Fiona Connor (1981, New Zealand) is currently based in Los Angeles, U.S.A. Recent exhibitions include: In Plain Sight, Henry Art Gallery, Washington; Vienna Secession, Vienna; Celebration of Our Enemies: Selections from the Hammer Contemporary Collection, Hammer Contemporary, Los Angeles; Closed for installation, Sculpture Centre, New York; #10, Sydney, Sydney; Memory Disco, Hopkinson Mossman, Wellington; Community Notice Board (Cleaning Coop), Fine Arts, Sydney; Direct Address, 1301PE, Los Angeles.

Bill Culbert (1935 – 2019) lived between Croagnes, France and New Zealand. Recent exhibitions include: Desk Lamp, Crash, Hopkinson Mossman, Wellington; Time Tables, Roslyn Oxley9 Gallery, Sydney; Colour Theory, Window Mobile, Hopkinson Mossman, Auckland; Poor Timing, Hopkinson Mossman, Auckland; Central Station, The Return, Andata Ritorino, Geneva; The Key to the Fields (with Andrew Barber), Hopkinson Mossman, Auckland.

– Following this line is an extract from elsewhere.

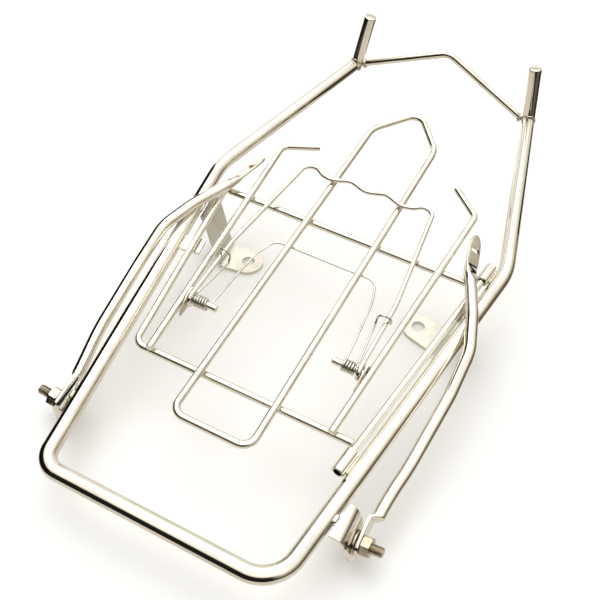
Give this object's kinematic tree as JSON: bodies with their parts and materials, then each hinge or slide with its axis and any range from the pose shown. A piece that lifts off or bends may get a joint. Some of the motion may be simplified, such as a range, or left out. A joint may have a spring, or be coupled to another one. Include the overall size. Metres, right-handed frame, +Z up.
{
  "type": "folding luggage rack",
  "caption": "Bent-tube luggage rack for a scooter: wire load tray with open hooks, a sprung wire clip, upright end pegs, and bolted stays that swing over the frame.",
  "frame": {"origin": "middle of the footprint, on the floor the rack stands on", "axes": "+X to the side with the hinge rod, +Y towards the two upright pegs, +Z up; seen with the plain near bar in front"},
  "size_m": [0.2876, 0.5362, 0.1357],
  "materials": {
    "bright_nickel": "bright plated",
    "zinc_hardware": "zinc plated, satin",
    "spring_wire": "drawn spring wire"
  },
  "bodies": {
    "frame": {"main_frame_tube": "bright_nickel", "peaked_cross_wire": "bright_nickel", "near_cross_and_edge_rod": "bright_nickel", "far_cross_rod": "bright_nickel", "hinge_rod": "bright_nickel", "centre_loop": "bright_nickel", "near_hinge_knuckle": "bright_nickel", "far_hinge_knuckle": "bright_nickel", "tray_rest_tab": "bright_nickel", "torsion_spring": "spring_wire", "left_end_peg": "bright_nickel", "left_mount_tab": "bright_nickel", "left_strut_lug": "bright_nickel", "left_pivot_bolt": "zinc_hardware", "left_pivot_washer": "zinc_hardware", "left_pivot_nut": "zinc_hardware", "left_hook_rod": "bright_nickel", "left_pivot_pin": "bright_nickel", "left_pin_bracket": "zinc_hardware", "right_end_peg": "bright_nickel", "right_mount_tab": "bright_nickel", "right_strut_lug": "bright_nickel", "right_pivot_bolt": "zinc_hardware", "right_pivot_washer": "zinc_hardware", "right_pivot_nut": "zinc_hardware", "right_hook_rod": "bright_nickel", "right_pivot_pin": "bright_nickel", "right_pin_bracket": "zinc_hardware"},
    "clip": {"clip_wire": "bright_nickel", "left_spring_arm": "spring_wire", "right_spring_arm": "spring_wire"},
    "left_strut": {"left_strut": "bright_nickel"},
    "right_strut": {"right_strut": "bright_nickel"}
  },
  "joints": [
    {"name": "clip_hinge", "type": "hinge", "parent": "frame", "child": "clip", "pos_m": [0, -0.09464, 0.05907], "axis": [1, 0, 0], "range_deg": [0, 100], "stiffness_Nm_per_rad": 0.5, "springref_deg": -60.16},
    {"name": "left_strut_hinge", "type": "hinge", "parent": "frame", "child": "left_strut", "pos_m": [-0.12315, -0.20415, 0.01998], "axis": [0.9848, 0.0151, -0.173], "range_deg": [0, 165]},
    {"name": "right_strut_hinge", "type": "hinge", "parent": "frame", "child": "right_strut", "pos_m": [0.12644, -0.20066, 0.02028], "axis": [0.9848, -0.0151, 0.173], "range_deg": [0, 165]}
  ]
}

Renee So (1974, Hong Kong) was raised in Melbourne, and now lives and works in London. Recent exhibitions include: Figurines, Mossman, Wellington; Transparent Things, Goldsmiths CCA, London; A distant relative, Hopkinson Mossman, Wellington; Renee So: Ancient and Modern, De La Warr Pavilion, East Sussex; Bootlegs and Ballarmines, Henry Moore Institute, Leeds; Idols, Freemantle Arts Centre, Perth; MEISENFLOO, Norma Mangione, Turin; The London Open 2018, Whitechapel Gallery, London.

Hamish Win is a graduate of the University of Canterbury. He completed his doctorate about lost pet posters in 2013. He is currently the baker at Baker Gramercy.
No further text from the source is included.